Conversely, other plants have obviously enjoyed the rain. The large Trachycarpus fortunei, planted from a 90L tub back in 2010 has really taken off this year, producing many new leaves. This palm is really starting to have impact in this area of the garden and I have been especially pleased with it's progress. The shot below was taken in early summer this year. 

The main exotic border. Trachycarpus, ensete, zantedeschia and various hostas. A large Ceonothus in flower behind.
A series of large Ensete maurelii have also done well. These have been absolutely reliable each year and never fail to put on a good foliage display. The largest are into their third year and have simply become more and more impressive over time. They get overwintered totally dry in a cold conservatory for the winter at temperatures low enough to slow growth to a virtual standstill, but not so cold as to cause damage. This is another low cost plant that does very well in this type of planting.
Ensete maurelii. Liriodendron tulipifera, The Tulip Tree is planted behind. I plan to pollard this in the future to obtain maximum leaf size.
Ensete maurelii and the variegated bamboo Hibanobambusa tranquillans "Shiroshima"
Another Ensete maurelii along with Dicksonia antarctica and Crocosmia 'Golden Fleece'
Unsurprisingly, Bamboos and Ferns have also thrived in the damp. As have the Zantedeschia and Colocasia. I would not be without either of these two aroids in any garden! Colocasia esculenta 'illustris' has reached four feet in height and is starting to produce offsets, helping to make a clumping effect. This is especially welcome as it only seems to carry around four leaves at any one time. Colocasia 'Jacks Giant' has not done so well, my guess is that it has been too cool for any decent growth. 

Colocasia esculenta 'illustris''

Another gratuitous shot of Colocasia esculenta 'illustris'
Zantedeschia aethiopica
Dahlia imperialis, the aptly named Tree Dahlia, flowered last year, but not until December. This is an impressive plant that wilts at the first hint of frost. Such late flowering means that we rarely see them bloom in the UK. Will we be so lucky again this year?! I'd always been under the impression that the large, woody tubers were tender, so some were lifted for the winter whilst others were left in the ground as an experiment. I was pleasantly surprised when they sprouted back into life in the spring, from under their warm layer of insulating mulch. Flowers or not, such a large and rapidly growing plant is a useful addition to the garden.

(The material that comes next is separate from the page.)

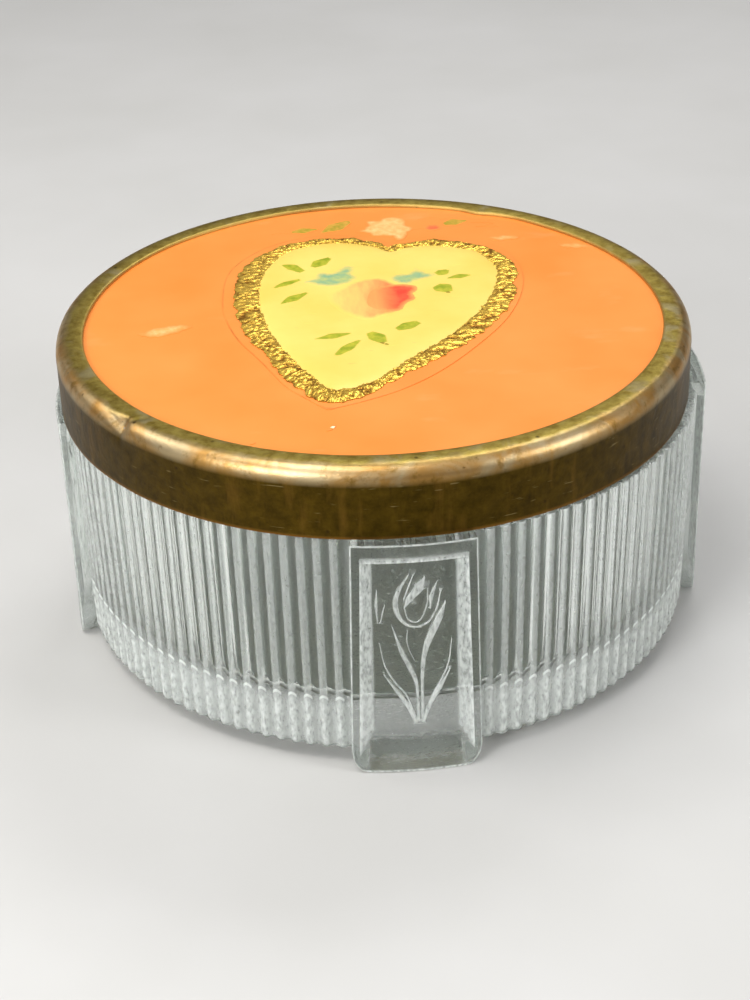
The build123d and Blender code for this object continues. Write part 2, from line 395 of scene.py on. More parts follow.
def brass_material():
    """Aged brass. The `band` runs from the lip over the shoulder, pale with wear and a painted highlight,
    and down the skirt, dark with patina and painted shade.
    """
    brass = Surface("aged_brass", Metallic=0.95)
    band = brass.stored("band")
    clouds = brass.noise(9, detail=6, warp=0.8)
    mottle = brass.noise(2.0, detail=6, roughness=0.65, seed=7)
    fine = brass.noise(0.5, detail=4, seed=12)
    drips = brass.noise(3.0, detail=5, stretch=(1, 1, 5), seed=5)
    lip = brass.blend(mottle, 0.36, 0.62, (134, 112, 40), (172, 152, 74))
    lip = brass.blend(clouds, 0.54, 0.66, lip, (176, 164, 128), 0.6)
    # The shoulder's pale colour: worn brass and a painted highlight where the shoulder catches the light.
    worn = brass.blend(clouds, 0.42, 0.6, (206, 184, 142), (196, 150, 84))
    worn = brass.blend(mottle, 0.45, 0.3, worn, (146, 112, 44), 0.7)
    # Skirt: dark patina with drips and stains, darkened further as painted shade for the dark reflection it
    # shows.
    skirt = brass.blend(mottle, 0.3, 0.7, (56, 42, 3), (86, 66, 13))
    skirt = brass.blend(drips, 0.55, 0.72, skirt, (126, 92, 34), 0.45)
    skirt = brass.blend(drips, 0.42, 0.3, skirt, (38, 27, 4), 0.5)
    ragged = brass.math("MULTIPLY_ADD", brass.noise(4, detail=4, seed=17), 0.12, -0.06)
    spots = brass.cells(4.5, seed=3)
    specks = brass.noise(0.8, detail=3, seed=21)
    scratches = brass.noise(0.5, detail=2, stretch=(9, 9, 1), seed=40)
    colour = lip
    for value, start, end, over, most in (
        # Pale shoulder band: wear and a painted highlight.
        (brass.math("ADD", band, ragged), 0.17, 0.26, worn, 1.0),
        # Dark skirt: patina and painted shade.
        (band, 0.33, 0.45, skirt, 1.0),
        (band, 0.95, 0.985, (140, 96, 38), 0.8),
        # Bare brass at the lip's edge and a painted edge highlight.
        (band, 0.05, 0.03, (206, 172, 96), 0.85),
        (spots, 0.1, 0.04, (52, 38, 12), 0.8),
        (specks, 0.68, 0.76, (80, 60, 20), 0.7),
        (scratches, 0.68, 0.74, (170, 150, 100), 0.35),
    ):
        colour = brass.blend(value, start, end, colour, over, most)
    rough = brass.ramp(band, (0.0, 0.52), (0.2, 0.4), (0.36, 0.42), (0.5, 0.5), (1.0, 0.52))
    bumps = brass.bumps((fine, 0.015), (clouds, 0.2), (mottle, 0.06))
    return brass.link(Base_Color=colour, Roughness=rough, Normal=bumps)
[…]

Looking up at Dahlia imperialis December 2011
Dahlia imperialis. Will we see flowers again this year?
Dracunculus vulgaris flowered spectacularly back in late June / July, and the smell was rather overpowering for a day or two, with five inflorescences opening in succession! The largest reached nearly a metre in length. These plants have long since retreated back to their underground tuber, but have been replaced by some curiously coloured toadstools! If anyone can enlighten me on the species I'd be grateful!

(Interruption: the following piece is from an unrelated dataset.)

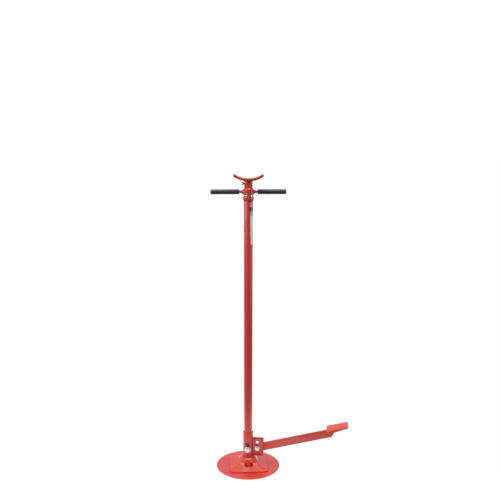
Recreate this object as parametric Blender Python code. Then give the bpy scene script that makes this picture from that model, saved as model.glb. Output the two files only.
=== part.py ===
"""Under-hoist support stand with a foot pedal, built as separate pieces.

Frame: metres, +Z up, origin at the centre of the base's underside, pedal towards +X, bolt heads
towards -Y. The stand is shown lowered, with the pedal up.

How it works: the handle is a nut that turns on a thrust bearing, so turning it winds the screw and
its saddle up out of the column. Pressing the pedal turns the arm about the pivot bolt. The arm's
inner end reaches through a window in the sleeve and lifts the bolt that crosses the column.
"""

import math

import bpy
import bmesh
from mathutils import Matrix, Vector

MM = 0.001
PLAY = 0.3 * MM  # gap left between pieces that touch

# Driving dimensions
BASE_RADIUS = 152.5 * MM
BASE_THICKNESS = 5 * MM
COLUMN_RADIUS = 19.05 * MM
COLUMN_BORE = 17 * MM  # bores are radii
COLUMN_BOTTOM = 75 * MM
COLUMN_TOP = 1262 * MM
SLEEVE_RADIUS = 23.8 * MM
SLEEVE_BORE = 19.7 * MM
SLEEVE_TOP = 180 * MM
SCREW_RADIUS = 12.6 * MM
PIVOT_X = 45 * MM
PIVOT_Z = 98 * MM
PEDAL_INCLINE = math.radians(15.2)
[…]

Emerging spathes on Dracunculus vulgaris

Spathe detail on Dracuculus vulgaris
Dracunculus vulgaris in all its smelly glory! The largerst 'flower' that can be grown outside in the UK!
I just love these glossy blue toadstools that have appeared! I have no idea what they are, but they fit in well with the exotic theme!
One of the main tasks for this year was converting an old, leaky pond into something a little more functional and attractive. The mass of duck weed covered black slime has been replaced by a sunken seating area, surrounded by tall bamboos and a couple of Fatsia japonica. One half of the hole has been converted into a bog garden, planted with Gunnera manicata, Rodgersia pinnata and Rheum palmatum. Given all the rain, this has done rather well! The planting will need time to mature and settle in, but I've been pleased with how this area of the garden has done in the space of just a few months.

New sunken seating area on the site of an old pond
The new sunken seating area with bog garden beyond.

I hope you enjoyed the brief tour! There are various other new plantings planned for this garden for next spring, and for me, this is an exciting garden to work in. If anyone has any comments or criticisms, then please let feel free to post. It is always helpful to have feedback on planting combinations!
A final shot, looking past a large urn towards the mock ruin at the bottom of the garden. The Paulownia tormentosa has done well this year!


  1. You've done a fantastic job there Ben, it looks great and is definitely an exotic jungle!